> DO THIS: Only the lines from the one containing "on its origin" down to the one containing "record = json.load(file)" should be printed, exactly as they stand, ends included.

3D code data

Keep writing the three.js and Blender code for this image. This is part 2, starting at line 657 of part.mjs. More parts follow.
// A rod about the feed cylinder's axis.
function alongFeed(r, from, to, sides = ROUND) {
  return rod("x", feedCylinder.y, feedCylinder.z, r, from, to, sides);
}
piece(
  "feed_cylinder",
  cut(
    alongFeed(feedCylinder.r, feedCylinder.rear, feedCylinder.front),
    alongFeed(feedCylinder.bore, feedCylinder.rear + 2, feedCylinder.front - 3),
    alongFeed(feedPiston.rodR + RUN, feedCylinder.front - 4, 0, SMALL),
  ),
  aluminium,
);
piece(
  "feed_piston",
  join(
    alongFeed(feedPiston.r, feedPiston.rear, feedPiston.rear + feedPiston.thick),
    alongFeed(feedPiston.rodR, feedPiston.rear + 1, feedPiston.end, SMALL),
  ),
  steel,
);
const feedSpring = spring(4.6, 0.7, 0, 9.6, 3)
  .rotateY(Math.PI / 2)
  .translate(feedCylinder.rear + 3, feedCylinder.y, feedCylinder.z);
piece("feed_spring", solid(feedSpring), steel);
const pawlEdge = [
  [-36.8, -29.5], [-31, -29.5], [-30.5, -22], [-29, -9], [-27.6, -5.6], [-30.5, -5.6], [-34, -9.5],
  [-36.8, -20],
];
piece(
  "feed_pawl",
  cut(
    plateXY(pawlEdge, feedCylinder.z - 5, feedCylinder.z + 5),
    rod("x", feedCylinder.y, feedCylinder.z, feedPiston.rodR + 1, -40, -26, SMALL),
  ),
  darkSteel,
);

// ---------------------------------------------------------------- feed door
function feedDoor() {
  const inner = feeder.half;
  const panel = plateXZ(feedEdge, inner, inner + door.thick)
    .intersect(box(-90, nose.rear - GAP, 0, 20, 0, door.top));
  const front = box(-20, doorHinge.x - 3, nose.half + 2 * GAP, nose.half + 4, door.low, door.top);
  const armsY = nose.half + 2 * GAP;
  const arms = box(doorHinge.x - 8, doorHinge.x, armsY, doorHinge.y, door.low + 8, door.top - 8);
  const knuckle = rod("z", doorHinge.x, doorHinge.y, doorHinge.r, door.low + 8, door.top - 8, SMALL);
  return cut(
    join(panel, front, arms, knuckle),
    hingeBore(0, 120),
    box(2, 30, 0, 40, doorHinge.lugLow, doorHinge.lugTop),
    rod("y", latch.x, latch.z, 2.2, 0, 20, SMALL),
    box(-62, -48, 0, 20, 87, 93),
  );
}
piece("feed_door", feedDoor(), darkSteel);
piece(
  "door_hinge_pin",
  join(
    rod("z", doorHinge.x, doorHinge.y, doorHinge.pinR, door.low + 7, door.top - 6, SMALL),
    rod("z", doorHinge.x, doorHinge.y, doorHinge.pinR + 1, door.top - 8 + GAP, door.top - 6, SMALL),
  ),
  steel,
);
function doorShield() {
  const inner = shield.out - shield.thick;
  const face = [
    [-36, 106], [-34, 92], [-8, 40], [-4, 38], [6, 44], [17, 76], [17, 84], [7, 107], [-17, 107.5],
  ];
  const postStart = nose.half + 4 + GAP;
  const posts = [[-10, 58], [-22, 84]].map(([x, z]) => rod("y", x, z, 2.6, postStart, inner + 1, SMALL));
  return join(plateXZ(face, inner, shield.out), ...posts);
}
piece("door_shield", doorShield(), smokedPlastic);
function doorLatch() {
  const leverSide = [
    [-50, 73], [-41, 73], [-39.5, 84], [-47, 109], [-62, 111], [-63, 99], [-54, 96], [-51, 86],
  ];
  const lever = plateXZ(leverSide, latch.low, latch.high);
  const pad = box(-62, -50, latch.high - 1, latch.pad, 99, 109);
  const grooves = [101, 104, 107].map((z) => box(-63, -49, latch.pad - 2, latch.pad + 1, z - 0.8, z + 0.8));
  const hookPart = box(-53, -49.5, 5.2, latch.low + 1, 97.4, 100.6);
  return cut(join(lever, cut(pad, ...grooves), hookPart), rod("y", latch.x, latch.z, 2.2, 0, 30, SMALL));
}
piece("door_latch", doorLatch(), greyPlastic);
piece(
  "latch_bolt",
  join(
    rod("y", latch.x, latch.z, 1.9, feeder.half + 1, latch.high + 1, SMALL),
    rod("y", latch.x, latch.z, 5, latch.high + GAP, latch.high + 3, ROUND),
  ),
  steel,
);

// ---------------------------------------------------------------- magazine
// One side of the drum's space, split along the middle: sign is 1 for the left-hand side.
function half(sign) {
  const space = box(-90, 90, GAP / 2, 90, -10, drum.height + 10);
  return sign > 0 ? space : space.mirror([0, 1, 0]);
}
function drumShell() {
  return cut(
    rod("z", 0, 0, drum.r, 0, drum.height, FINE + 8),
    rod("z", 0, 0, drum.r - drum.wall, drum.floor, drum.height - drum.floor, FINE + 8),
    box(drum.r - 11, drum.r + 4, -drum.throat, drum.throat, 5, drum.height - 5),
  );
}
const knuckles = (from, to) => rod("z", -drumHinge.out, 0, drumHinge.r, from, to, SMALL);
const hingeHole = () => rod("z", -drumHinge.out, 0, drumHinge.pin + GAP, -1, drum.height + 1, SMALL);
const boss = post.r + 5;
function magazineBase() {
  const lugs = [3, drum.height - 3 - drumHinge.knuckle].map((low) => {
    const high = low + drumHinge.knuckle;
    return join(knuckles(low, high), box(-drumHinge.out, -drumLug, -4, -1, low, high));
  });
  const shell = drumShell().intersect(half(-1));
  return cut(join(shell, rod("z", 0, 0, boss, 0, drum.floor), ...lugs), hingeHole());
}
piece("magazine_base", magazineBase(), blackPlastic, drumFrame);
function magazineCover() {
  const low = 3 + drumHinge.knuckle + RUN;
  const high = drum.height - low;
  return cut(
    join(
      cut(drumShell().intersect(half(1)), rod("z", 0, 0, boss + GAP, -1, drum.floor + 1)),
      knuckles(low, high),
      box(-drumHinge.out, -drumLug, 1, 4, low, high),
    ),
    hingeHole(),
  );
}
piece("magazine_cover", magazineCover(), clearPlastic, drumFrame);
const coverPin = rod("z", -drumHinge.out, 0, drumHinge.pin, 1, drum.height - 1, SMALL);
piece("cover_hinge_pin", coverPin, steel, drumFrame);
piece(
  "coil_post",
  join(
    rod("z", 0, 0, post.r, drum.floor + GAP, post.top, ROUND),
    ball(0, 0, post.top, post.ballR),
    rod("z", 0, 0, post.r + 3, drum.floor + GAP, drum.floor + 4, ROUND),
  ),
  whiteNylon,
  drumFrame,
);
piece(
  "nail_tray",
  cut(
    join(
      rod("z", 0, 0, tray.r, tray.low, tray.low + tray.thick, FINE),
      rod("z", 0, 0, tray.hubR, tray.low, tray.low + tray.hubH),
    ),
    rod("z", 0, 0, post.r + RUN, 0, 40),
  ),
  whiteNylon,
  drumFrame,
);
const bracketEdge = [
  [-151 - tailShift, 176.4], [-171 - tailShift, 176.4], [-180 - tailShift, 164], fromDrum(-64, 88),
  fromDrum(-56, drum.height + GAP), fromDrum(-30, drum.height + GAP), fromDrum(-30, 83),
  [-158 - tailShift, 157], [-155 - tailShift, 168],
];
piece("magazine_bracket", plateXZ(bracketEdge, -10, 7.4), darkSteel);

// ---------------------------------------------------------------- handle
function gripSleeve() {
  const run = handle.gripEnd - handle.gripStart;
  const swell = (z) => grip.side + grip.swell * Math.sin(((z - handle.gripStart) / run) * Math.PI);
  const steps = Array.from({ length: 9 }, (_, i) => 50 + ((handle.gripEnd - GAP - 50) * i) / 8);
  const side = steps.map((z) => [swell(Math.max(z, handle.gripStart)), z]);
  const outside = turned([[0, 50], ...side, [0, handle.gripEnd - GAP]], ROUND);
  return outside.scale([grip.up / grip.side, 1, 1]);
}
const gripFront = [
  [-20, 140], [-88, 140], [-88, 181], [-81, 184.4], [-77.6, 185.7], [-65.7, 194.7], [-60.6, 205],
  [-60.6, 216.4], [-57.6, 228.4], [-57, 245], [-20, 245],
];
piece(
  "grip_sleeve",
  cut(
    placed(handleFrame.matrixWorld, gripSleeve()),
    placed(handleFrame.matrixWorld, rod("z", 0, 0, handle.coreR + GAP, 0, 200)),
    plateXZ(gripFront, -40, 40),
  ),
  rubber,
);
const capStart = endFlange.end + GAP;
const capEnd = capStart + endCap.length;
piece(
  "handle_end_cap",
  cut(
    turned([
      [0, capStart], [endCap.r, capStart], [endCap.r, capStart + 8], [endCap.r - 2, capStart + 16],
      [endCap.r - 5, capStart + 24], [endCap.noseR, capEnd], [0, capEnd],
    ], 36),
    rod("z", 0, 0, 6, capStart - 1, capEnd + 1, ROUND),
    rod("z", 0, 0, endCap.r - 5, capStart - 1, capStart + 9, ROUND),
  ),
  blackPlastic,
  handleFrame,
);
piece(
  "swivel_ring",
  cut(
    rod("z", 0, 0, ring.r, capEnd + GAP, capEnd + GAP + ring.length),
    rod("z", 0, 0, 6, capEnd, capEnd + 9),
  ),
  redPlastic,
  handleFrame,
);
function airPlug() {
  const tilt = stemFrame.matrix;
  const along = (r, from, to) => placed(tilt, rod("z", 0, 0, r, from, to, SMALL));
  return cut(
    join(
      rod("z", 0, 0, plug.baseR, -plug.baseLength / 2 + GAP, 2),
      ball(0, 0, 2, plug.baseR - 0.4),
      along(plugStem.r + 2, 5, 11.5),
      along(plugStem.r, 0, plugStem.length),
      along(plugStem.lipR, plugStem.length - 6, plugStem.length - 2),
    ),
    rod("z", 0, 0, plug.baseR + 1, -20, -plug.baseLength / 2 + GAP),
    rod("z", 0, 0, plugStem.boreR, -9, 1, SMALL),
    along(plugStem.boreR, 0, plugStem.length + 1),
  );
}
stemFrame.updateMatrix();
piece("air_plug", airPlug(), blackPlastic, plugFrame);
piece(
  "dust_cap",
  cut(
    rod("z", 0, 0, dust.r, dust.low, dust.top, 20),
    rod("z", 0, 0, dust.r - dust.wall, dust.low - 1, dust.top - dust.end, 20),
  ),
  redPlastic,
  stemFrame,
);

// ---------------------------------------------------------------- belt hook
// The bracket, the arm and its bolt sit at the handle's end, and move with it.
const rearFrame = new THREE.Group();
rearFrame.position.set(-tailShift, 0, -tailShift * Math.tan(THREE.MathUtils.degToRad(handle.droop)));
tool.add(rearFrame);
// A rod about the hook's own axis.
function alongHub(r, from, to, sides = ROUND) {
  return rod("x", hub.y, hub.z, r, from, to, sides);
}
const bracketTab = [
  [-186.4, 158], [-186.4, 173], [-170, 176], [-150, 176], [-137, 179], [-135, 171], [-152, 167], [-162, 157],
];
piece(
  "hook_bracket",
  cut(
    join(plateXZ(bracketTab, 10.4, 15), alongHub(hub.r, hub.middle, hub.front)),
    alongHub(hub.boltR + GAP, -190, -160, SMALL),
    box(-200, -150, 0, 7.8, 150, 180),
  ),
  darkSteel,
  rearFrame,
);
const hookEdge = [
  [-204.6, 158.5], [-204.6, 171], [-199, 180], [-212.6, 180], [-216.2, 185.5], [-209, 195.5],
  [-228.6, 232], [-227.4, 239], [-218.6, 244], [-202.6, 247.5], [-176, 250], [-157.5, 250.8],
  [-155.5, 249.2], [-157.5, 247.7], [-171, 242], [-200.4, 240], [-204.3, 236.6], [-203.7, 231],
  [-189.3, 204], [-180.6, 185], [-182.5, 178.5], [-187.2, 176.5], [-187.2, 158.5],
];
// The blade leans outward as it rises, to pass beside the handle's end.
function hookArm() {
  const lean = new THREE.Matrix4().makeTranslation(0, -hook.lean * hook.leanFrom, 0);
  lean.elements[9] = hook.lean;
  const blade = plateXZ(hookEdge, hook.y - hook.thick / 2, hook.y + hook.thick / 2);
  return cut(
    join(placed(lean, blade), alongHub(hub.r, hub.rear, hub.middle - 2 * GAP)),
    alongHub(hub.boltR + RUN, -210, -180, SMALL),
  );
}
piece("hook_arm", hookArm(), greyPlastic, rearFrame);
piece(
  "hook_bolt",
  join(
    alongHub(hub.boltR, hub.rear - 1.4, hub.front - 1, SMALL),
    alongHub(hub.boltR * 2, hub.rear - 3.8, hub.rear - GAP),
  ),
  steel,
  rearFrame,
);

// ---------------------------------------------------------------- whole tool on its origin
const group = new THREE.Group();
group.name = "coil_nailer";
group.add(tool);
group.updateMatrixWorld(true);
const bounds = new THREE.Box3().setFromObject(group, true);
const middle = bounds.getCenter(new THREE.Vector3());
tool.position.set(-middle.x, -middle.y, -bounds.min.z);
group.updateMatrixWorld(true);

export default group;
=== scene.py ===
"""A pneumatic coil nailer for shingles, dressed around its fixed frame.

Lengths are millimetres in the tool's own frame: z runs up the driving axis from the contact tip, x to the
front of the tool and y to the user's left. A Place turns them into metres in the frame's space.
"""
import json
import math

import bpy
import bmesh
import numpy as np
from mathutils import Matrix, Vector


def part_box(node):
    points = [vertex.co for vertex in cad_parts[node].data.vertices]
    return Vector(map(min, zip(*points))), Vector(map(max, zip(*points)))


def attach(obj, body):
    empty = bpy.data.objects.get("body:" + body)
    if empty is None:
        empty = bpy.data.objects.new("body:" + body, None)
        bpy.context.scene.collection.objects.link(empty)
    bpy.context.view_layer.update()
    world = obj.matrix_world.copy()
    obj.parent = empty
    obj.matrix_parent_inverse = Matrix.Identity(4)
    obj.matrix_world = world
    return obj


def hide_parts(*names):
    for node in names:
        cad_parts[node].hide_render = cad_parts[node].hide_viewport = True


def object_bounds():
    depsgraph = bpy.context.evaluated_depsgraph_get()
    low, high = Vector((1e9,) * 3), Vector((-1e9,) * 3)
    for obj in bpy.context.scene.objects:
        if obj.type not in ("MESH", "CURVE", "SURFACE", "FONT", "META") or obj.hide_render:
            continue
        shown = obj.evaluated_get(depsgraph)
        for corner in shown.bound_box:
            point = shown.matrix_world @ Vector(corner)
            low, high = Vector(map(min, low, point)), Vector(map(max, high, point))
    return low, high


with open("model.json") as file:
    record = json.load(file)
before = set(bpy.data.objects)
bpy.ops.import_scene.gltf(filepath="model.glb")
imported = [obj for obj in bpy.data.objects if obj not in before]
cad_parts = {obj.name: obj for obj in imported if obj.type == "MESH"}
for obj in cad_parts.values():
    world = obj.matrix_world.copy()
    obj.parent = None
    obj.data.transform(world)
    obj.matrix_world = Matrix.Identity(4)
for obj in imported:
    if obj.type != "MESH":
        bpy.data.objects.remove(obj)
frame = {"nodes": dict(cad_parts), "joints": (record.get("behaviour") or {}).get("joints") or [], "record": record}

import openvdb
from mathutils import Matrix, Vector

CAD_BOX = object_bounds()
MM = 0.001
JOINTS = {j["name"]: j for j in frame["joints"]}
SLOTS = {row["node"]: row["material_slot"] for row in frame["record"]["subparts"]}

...

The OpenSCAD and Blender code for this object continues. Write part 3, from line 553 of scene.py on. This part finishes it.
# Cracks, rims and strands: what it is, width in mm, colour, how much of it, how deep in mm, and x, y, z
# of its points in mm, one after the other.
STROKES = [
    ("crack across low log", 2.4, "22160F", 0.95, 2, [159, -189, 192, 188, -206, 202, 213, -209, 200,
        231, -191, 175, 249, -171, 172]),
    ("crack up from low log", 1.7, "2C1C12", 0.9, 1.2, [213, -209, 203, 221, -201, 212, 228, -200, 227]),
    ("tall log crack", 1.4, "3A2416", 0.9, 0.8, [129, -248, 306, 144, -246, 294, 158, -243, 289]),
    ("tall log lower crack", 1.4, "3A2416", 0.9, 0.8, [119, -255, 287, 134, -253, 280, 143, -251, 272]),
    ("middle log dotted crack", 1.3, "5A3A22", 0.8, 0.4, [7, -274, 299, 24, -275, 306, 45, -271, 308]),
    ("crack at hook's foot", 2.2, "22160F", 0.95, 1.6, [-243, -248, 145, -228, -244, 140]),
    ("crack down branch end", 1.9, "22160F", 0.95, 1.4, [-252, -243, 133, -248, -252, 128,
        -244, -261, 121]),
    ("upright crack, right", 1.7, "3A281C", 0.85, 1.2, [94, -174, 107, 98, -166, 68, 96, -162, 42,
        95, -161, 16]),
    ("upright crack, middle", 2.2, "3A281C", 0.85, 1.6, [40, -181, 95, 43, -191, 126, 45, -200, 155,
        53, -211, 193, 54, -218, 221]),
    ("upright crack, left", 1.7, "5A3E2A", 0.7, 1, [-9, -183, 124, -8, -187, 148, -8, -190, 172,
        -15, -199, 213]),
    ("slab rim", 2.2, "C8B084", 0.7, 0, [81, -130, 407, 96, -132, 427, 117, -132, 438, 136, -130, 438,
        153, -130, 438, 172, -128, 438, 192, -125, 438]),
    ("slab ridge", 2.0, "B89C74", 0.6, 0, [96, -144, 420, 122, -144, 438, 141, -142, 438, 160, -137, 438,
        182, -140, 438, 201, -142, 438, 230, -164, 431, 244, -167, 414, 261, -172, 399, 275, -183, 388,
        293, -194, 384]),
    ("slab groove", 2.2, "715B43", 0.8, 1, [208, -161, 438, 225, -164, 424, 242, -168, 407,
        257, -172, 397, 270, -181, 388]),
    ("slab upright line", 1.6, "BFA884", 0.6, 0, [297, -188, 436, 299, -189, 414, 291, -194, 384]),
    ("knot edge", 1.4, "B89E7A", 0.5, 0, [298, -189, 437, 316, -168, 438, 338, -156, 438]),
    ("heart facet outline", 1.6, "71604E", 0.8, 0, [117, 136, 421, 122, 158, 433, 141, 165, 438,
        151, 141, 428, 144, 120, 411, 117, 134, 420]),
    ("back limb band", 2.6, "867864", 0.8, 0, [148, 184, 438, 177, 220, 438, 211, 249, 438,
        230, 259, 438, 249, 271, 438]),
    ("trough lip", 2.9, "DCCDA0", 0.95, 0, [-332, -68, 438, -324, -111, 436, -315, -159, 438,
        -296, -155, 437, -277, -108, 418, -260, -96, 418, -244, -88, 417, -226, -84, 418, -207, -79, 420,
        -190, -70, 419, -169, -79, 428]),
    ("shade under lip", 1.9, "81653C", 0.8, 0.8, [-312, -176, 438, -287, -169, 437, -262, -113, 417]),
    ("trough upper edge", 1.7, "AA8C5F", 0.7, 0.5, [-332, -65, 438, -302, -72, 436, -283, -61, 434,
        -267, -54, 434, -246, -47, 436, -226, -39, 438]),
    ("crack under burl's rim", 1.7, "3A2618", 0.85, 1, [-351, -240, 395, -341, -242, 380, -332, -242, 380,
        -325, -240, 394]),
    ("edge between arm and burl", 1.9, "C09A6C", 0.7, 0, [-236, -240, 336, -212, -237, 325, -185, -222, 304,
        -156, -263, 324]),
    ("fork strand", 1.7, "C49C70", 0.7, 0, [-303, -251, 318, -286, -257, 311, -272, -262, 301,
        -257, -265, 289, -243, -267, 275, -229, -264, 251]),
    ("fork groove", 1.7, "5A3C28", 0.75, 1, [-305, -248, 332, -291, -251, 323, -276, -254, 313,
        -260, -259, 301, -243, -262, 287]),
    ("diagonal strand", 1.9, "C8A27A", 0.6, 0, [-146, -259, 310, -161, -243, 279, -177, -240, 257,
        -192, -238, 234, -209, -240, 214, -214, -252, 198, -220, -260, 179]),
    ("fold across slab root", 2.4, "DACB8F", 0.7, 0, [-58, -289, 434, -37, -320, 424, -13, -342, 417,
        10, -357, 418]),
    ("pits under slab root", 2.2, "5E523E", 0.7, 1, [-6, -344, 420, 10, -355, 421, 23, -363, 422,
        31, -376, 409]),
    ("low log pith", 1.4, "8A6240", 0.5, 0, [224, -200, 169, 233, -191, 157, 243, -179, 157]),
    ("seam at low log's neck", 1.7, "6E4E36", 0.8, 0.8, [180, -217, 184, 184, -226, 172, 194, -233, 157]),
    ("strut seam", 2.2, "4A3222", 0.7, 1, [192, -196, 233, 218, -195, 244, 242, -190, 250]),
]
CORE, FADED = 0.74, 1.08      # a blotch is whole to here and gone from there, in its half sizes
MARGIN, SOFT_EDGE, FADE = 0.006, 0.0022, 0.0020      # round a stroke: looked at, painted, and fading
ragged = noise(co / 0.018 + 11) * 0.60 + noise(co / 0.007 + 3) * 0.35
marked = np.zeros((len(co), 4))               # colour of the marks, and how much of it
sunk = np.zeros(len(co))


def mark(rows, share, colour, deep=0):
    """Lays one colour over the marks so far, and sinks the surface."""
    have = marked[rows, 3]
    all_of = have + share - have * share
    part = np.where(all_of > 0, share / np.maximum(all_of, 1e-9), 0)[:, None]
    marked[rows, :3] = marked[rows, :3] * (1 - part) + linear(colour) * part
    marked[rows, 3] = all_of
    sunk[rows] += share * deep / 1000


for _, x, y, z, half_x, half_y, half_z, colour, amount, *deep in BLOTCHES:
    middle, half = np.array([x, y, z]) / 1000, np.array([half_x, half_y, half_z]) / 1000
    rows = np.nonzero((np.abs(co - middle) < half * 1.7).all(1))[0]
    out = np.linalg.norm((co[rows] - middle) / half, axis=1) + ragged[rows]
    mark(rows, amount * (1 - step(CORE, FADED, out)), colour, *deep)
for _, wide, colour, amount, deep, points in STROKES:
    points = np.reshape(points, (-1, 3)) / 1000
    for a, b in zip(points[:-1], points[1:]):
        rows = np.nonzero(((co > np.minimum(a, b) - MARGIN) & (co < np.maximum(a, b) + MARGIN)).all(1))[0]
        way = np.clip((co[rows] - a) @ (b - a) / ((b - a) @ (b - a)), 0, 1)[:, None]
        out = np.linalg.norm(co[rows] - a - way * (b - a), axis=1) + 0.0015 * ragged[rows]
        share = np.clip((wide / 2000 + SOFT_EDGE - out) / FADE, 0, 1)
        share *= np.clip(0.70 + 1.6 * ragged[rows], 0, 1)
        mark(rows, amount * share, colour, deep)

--

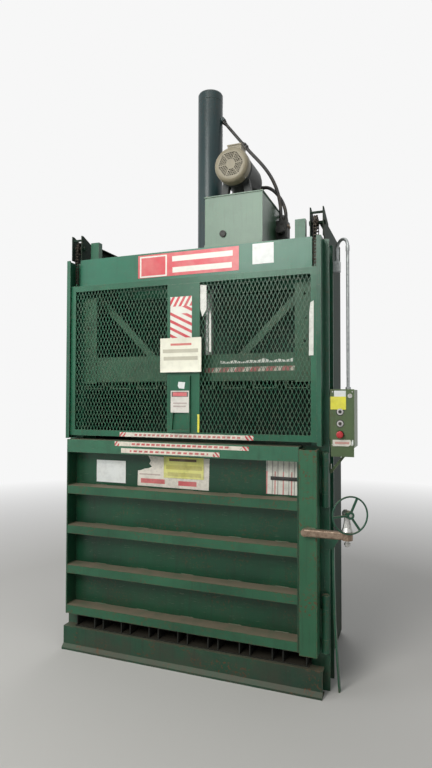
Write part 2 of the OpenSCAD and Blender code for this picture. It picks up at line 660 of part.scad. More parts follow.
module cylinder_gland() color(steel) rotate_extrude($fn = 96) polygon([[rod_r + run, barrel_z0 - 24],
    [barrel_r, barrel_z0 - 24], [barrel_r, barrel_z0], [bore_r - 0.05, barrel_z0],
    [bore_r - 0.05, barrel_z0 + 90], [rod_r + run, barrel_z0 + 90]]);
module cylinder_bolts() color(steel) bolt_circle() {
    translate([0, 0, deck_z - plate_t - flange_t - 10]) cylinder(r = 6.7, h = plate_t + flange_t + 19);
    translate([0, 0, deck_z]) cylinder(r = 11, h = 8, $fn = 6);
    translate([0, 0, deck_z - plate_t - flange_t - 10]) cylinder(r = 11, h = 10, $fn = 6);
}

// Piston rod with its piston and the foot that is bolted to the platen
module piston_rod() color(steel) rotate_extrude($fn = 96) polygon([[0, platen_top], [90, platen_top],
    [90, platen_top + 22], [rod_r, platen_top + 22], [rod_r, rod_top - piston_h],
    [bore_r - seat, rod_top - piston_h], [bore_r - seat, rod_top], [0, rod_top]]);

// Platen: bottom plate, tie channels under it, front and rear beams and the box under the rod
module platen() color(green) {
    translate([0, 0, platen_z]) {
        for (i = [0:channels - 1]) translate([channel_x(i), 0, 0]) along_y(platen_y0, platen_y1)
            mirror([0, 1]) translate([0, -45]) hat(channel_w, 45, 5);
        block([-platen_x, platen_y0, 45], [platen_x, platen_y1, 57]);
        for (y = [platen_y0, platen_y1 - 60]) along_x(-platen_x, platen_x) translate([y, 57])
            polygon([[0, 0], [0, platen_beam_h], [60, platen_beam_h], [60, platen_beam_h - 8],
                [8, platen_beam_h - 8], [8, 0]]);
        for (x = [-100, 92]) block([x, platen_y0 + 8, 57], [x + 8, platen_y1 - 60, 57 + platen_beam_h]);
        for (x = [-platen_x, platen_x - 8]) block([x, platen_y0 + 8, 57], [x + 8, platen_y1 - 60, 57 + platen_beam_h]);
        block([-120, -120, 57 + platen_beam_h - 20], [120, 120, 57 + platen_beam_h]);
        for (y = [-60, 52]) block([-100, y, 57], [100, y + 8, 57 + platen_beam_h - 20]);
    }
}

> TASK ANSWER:
// ---------------------------------------------------------------- whole tool on its origin
const group = new THREE.Group();
group.name = "coil_nailer";
group.add(tool);
group.updateMatrixWorld(true);
const bounds = new THREE.Box3().setFromObject(group, true);
const middle = bounds.getCenter(new THREE.Vector3());
tool.position.set(-middle.x, -middle.y, -bounds.min.z);
group.updateMatrixWorld(true);

export default group;
=== scene.py ===
"""A pneumatic coil nailer for shingles, dressed around its fixed frame.

Lengths are millimetres in the tool's own frame: z runs up the driving axis from the contact tip, x to the
front of the tool and y to the user's left. A Place turns them into metres in the frame's space.
"""
import json
import math

import bpy
import bmesh
import numpy as np
from mathutils import Matrix, Vector


def part_box(node):
    points = [vertex.co for vertex in cad_parts[node].data.vertices]
    return Vector(map(min, zip(*points))), Vector(map(max, zip(*points)))


def attach(obj, body):
    empty = bpy.data.objects.get("body:" + body)
    if empty is None:
        empty = bpy.data.objects.new("body:" + body, None)
        bpy.context.scene.collection.objects.link(empty)
    bpy.context.view_layer.update()
    world = obj.matrix_world.copy()
    obj.parent = empty
    obj.matrix_parent_inverse = Matrix.Identity(4)
    obj.matrix_world = world
    return obj


def hide_parts(*names):
    for node in names:
        cad_parts[node].hide_render = cad_parts[node].hide_viewport = True


def object_bounds():
    depsgraph = bpy.context.evaluated_depsgraph_get()
    low, high = Vector((1e9,) * 3), Vector((-1e9,) * 3)
    for obj in bpy.context.scene.objects:
        if obj.type not in ("MESH", "CURVE", "SURFACE", "FONT", "META") or obj.hide_render:
            continue
        shown = obj.evaluated_get(depsgraph)
        for corner in shown.bound_box:
            point = shown.matrix_world @ Vector(corner)
            low, high = Vector(map(min, low, point)), Vector(map(max, high, point))
    return low, high


with open("model.json") as file:
    record = json.load(file)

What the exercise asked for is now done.